The trial court did err, however, by dismissing the case without affording appellants an opportunity to amend their pleadings to assert other cognizable causes of action. The local government code provides that the county is liable to the rightful owner of funds deposited with the county or district clerk if those funds are lost for any reason. Tex. Loc. Gov’t Code Ann. § 117.083 (Vernon 1999). The civil practice and remedies code establishes that an officer who has custody of funds deposited with the court is liable for his or her negligence concerning the deposited funds. Tex. Civ. Prac. & Rem. Code Ann. § 7.002 (Vernon 2002). And the local government code expressly imposes liability on county and district clerks responsible for funds tendered for deposit into the registry of the court for the loss of the funds due to the clerk’s official misconduct, negligence, or misappropriation of the funds. Tex. Loc. Gov’t Code Ann. §§ 117.052, 117.081 (Vernon 1999).

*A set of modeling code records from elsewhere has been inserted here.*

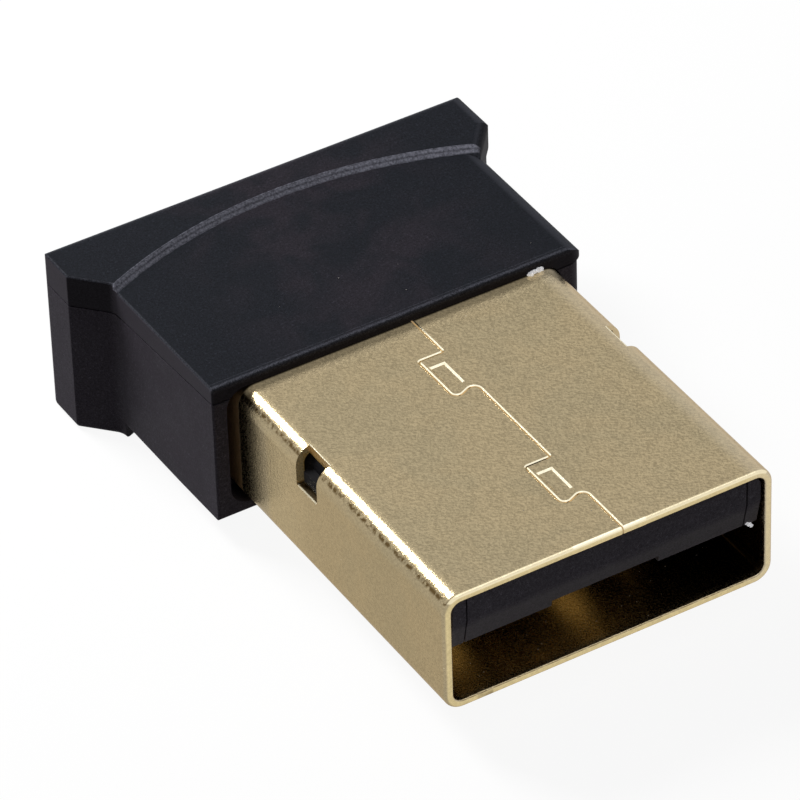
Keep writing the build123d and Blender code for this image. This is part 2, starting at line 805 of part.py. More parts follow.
# Housing lid: flat front panel and raised rear crescent over a U-shaped locating lip and two pegs
with BuildPart() as housing_lid:
    add(housing_form.part)
    add(cap_form.part)
    extrude(parting_profile(-sheet), amount=cap_half + sheet, both=True, mode=Mode.SUBTRACT)
    extrude(rounded_opening(front_y, pocket_gap, pocket_gap_right), amount=-pocket_depth, mode=Mode.SUBTRACT)
    extrude(
        rounded_opening(front_y, collar_fit, collar_fit),
        amount=front_y - shell_end_y - collar_fit,
        mode=Mode.SUBTRACT,
    )
    lip_bottom = parting_rear - lip_depth
    lip = cavity_plan(lip_fit, lip_front_y).moved(Location((0, 0, lip_bottom)))
    extrude(lip, amount=lid_under - lip_bottom)
    with BuildSketch(level(lip_bottom)):
        with Locations((0, lip_front_y)):
            Rectangle(
                2 * (cavity_half - lip_fit - lip_wall),
                cavity_back_y - lip_fit - lip_wall - lip_front_y,
                align=from_front,
            )
    extrude(amount=lid_under - lip_bottom, mode=Mode.SUBTRACT)
    for side in (-1, 1):
        with BuildSketch(level(parting_rear - peg_length)):
            with Locations((side * peg_x, peg_y)):
                Circle(peg_radius)
        extrude(amount=peg_length + peg_fit)
        with BuildSketch(level(board_top + hold_down_fit)):
            with Locations((side * (board_half - hold_down_size - part_gap / 2), antenna_y)):
                Rectangle(hold_down_size, hold_down_size)
        extrude(amount=lid_under - board_top)
housing_lid.part.label = "housing_lid"
export_step(housing_lid.part, "parts/housing_lid.step")
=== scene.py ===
"""Nano radio adapter: finishes, moulding flash, dust, studio and camera around the fixed frame."""

import math
import random

import bmesh
import bpy
from bpy.props import FloatProperty, FloatVectorProperty, IntProperty, PointerProperty
from mathutils import Matrix, Vector, noise as smooth_noise


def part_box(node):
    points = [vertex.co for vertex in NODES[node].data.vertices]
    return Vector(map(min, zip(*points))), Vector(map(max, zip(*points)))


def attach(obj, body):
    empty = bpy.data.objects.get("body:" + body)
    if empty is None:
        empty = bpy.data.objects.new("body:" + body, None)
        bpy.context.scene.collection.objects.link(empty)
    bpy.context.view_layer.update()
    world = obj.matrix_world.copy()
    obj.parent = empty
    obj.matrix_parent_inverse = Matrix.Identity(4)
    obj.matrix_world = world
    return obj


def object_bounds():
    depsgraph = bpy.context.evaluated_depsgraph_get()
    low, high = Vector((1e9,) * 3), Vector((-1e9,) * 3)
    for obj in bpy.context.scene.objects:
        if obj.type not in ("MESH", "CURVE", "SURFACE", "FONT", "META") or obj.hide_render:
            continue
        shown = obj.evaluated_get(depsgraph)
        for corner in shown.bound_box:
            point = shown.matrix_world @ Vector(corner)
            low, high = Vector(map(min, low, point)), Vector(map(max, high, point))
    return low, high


bl_info = {
    "name": "Nano Radio Adapter",
    "version": (1, 0, 0),
    "blender": (4, 5, 0),
    "location": "3D View > Sidebar > Adapter",
    "description": "Dresses the adapter: plating, moulded plastic, board parts, flash, dust and studio",
    "category": "Object",
}

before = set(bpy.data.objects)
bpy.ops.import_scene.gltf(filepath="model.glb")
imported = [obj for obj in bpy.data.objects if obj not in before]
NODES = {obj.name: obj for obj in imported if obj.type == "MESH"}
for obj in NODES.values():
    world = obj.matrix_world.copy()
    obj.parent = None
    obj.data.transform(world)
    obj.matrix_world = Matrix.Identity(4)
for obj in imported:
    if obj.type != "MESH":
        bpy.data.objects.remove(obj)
CAD_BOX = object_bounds()

# Boxes of the CAD nodes, in metres as all lengths here

MM = 0.001
PLUG_LOW, PLUG_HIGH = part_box("plug_shell")
BASE_LOW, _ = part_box("housing_base")
_, LID_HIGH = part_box("housing_lid")
CARRIER_LOW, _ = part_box("contact_carrier")
_, BOARD_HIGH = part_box("circuit_board")

# Places on the housing

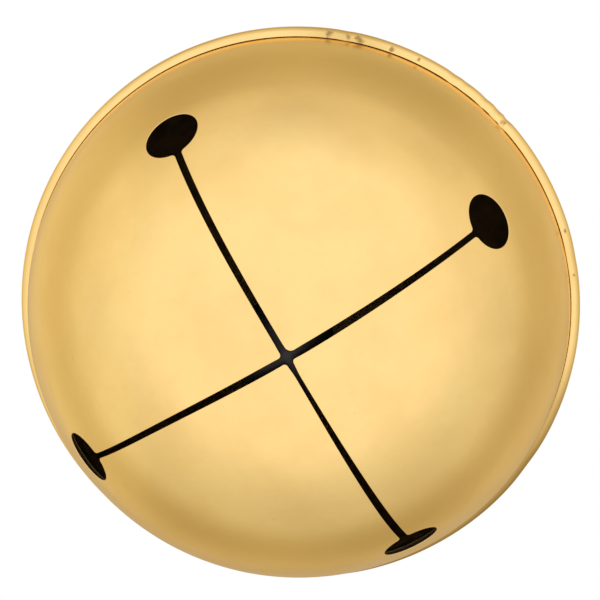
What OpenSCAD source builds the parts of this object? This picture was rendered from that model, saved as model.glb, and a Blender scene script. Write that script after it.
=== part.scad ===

In their brief, appellees concede that there are statutes waiving governmental immunity when funds tendered into the registry of the court are mishandled. Appellees contend, however, that only the State may sue in such situations. The statute relied on by appellees for this argument concerns suits on official bonds, however, and not suits to first establish the bondholder’s liability. See Tex. Civ. Prac. & Rem. Code Ann. § 7.021 (Vernon 2002).
Conclusion
None of the parties to this appeal address the claims against the county judge. Therefore, because no error has been assigned to the trial court’s order to the extent it dismisses the case against the county judge, we affirm the order granting the county judge’s plea to the jurisdiction.
We reverse the trial court’s order granting the plea to the jurisdiction as to Denton County and the former and current district clerks and remand to the trial court to allow appellants an opportunity to amend their pleadings to assert cognizable causes of action.
ANNE GARDNER
JUSTICE
PANEL B: HOLMAN, GARDNER, and WALKER, JJ.